***** STORED RECORDS *****

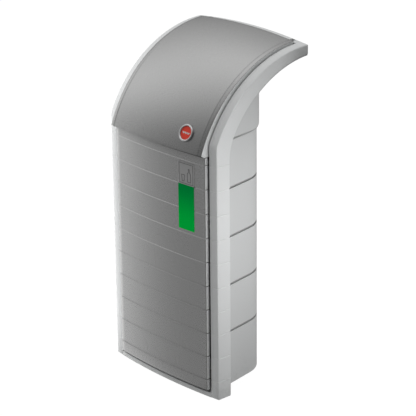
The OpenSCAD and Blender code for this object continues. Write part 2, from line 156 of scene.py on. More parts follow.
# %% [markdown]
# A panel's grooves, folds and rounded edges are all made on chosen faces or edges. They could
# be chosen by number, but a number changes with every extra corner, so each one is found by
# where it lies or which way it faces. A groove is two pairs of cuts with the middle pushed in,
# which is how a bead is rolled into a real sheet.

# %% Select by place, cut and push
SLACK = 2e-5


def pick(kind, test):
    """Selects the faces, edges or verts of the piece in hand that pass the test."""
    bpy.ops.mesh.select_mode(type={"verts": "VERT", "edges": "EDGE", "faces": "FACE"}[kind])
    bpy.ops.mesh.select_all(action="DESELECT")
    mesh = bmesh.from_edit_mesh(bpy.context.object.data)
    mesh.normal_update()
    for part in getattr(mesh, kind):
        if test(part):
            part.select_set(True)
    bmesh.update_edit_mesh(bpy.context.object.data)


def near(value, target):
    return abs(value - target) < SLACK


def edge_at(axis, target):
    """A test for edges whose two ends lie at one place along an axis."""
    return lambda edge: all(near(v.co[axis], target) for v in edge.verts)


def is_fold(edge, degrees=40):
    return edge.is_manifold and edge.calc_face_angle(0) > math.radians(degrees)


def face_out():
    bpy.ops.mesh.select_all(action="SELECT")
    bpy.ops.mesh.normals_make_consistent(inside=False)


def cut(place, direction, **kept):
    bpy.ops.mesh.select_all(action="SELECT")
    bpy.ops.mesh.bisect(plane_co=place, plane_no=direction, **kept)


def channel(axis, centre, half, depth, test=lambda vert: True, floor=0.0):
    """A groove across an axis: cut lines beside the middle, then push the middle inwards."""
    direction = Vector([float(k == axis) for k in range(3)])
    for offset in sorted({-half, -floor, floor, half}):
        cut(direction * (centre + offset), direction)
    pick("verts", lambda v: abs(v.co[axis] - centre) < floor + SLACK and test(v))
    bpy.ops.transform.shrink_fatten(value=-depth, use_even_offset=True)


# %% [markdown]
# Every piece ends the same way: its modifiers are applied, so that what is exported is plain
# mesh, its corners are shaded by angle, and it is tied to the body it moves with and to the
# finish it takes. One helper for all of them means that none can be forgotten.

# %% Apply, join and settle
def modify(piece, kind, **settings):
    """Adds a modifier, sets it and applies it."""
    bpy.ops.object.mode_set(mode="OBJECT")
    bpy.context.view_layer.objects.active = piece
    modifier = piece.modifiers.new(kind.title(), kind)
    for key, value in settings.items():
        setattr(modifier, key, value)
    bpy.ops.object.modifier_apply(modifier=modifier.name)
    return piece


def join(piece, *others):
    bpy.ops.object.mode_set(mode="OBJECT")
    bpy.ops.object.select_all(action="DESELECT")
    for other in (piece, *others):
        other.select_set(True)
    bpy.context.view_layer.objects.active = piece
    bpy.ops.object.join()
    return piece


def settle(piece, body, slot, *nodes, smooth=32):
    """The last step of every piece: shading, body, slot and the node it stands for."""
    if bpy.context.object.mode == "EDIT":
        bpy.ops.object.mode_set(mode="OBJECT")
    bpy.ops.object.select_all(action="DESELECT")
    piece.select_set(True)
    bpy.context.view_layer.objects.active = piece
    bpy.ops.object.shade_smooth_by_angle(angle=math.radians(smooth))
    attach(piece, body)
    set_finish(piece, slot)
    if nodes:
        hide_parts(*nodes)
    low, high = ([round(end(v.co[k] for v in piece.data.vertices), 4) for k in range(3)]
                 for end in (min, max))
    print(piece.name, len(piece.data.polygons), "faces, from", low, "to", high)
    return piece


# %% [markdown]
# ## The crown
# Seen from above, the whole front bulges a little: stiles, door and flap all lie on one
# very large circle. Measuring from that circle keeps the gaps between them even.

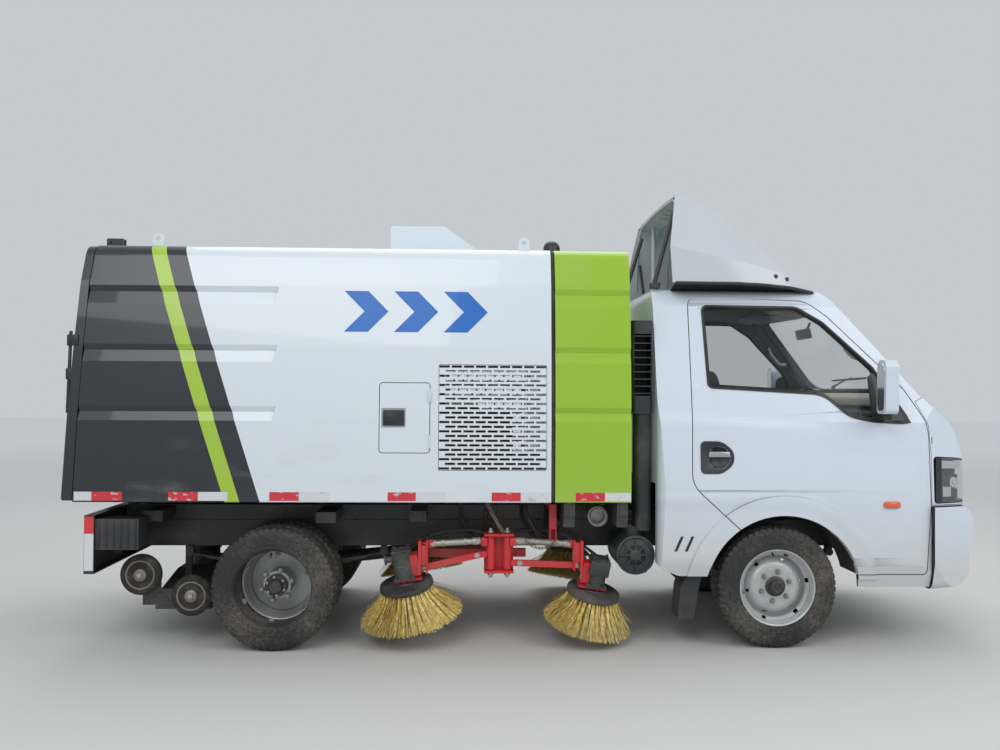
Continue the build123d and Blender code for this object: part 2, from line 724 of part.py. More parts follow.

*****

### WHAT TO PRODUCE
Gather from the records above every line containing the string "this".

### FINAL RESULT
The OpenSCAD and Blender code for this object continues. Write part 2, from line 156 of scene.py on. More parts follow.
Continue the build123d and Blender code for this object: part 2, from line 724 of part.py. More parts follow.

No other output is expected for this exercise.